Giant Field Enhancement in Longitudinal Epsilon Near Zero Films
Mohammad Kamandi, Caner Guclu, Ting Shan Luk, George T. Wang and, Filippo Capolino

TL;DR
This paper demonstrates that longitudinal epsilon-near-zero (LENZ) films can achieve significantly larger and more robust electromagnetic field enhancements compared to isotropic ENZ films, even with realistic material losses.
Contribution
The study introduces the concept of LENZ films with uniaxial anisotropy, showing they outperform isotropic ENZ films in field enhancement and radiation emission, overcoming material loss limitations.
Findings
LENZ films produce larger field enhancements than isotropic ENZ.

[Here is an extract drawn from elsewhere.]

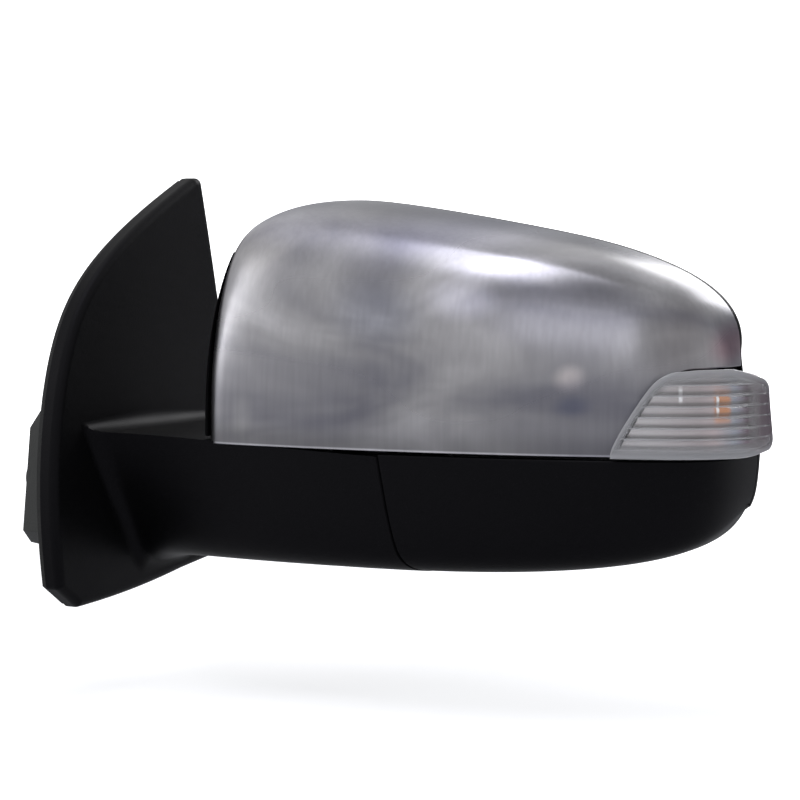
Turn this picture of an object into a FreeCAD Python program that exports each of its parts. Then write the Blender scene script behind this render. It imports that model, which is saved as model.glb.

Field enhancement in LENZ is less sensitive to film thickness.
Realistic LENZ multilayers achieve 30-fold field intensity enhancement.
Abstract
We report that a longitudinal epsilon-near-zero (LENZ) film leads to giant field enhancement and strong radiation emission of sources in it and that these features are superior to what found in previous studies related to isotropic ENZ. LENZ films are uniaxially anisotropic films where relative permittivity along the normal direction to the film is much smaller than unity, while the permittivity in the transverse plane of the film is not vanishing. It has been shown previously that realistic isotropic ENZ films do not provide large field enhancement due to material losses, however, we show the loss effects can be overcome using LENZ films. We also prove that in comparison to the (isotropic) ENZ case, the LENZ film field enhancement is not only remarkably larger but it also occurs for a wider range of angles of incidence. Importantly, the field enhancement near the interface of the LENZ…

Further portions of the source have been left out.